Hi there, im trying to figure out why a cuda_safe_call returns an out of memory error in my application.
Important lines are as follows:
#define KERNEL_W 15
#define KERNEL_H 15
#define DATA_W 8000
#define DATA_H 8000
const int KERNEL_SIZE = KERNEL_W * KERNEL_H * sizeof(float);
const int DATA_SIZE = DATA_W * DATA_H * sizeof(float);
__device__ __constant__ float d_Kernel[KERNEL_W*KERNEL_H];
texture<float, 2, cudaReadModeElementType> texData;
float *d_Result;
cudaArray *a_Data;
cudaChannelFormatDesc floatTex = cudaCreateChannelDesc<float>();
CUDA_SAFE_CALL( cudaMalloc((void **)&d_Result, DATA_SIZE) );
CUDA_SAFE_CALL( cudaMallocArray(&a_Data, &floatTex, DATA_W, DATA_H) );
This last line is the one that fails and i cant really see why. 7000x7000 works fine but 8000x8000 is no go.
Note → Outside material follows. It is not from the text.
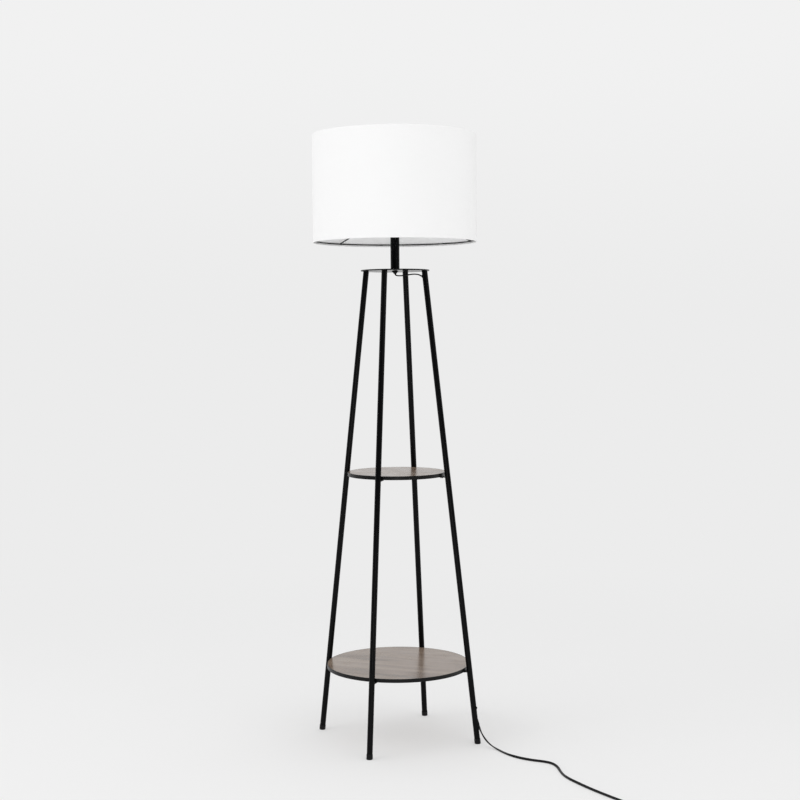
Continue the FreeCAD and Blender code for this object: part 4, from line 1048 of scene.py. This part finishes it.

Unless im missing something, this amounts to 8000x8000x2 floats to allocate if we forget the small kernel which is in constant memory and well under 65k. The x2 is for data texture array and result array. This then yields 122MB of data.
I have a 8800gt with 512MB of vram.
Can anyone enlighten me on this?
Thanks!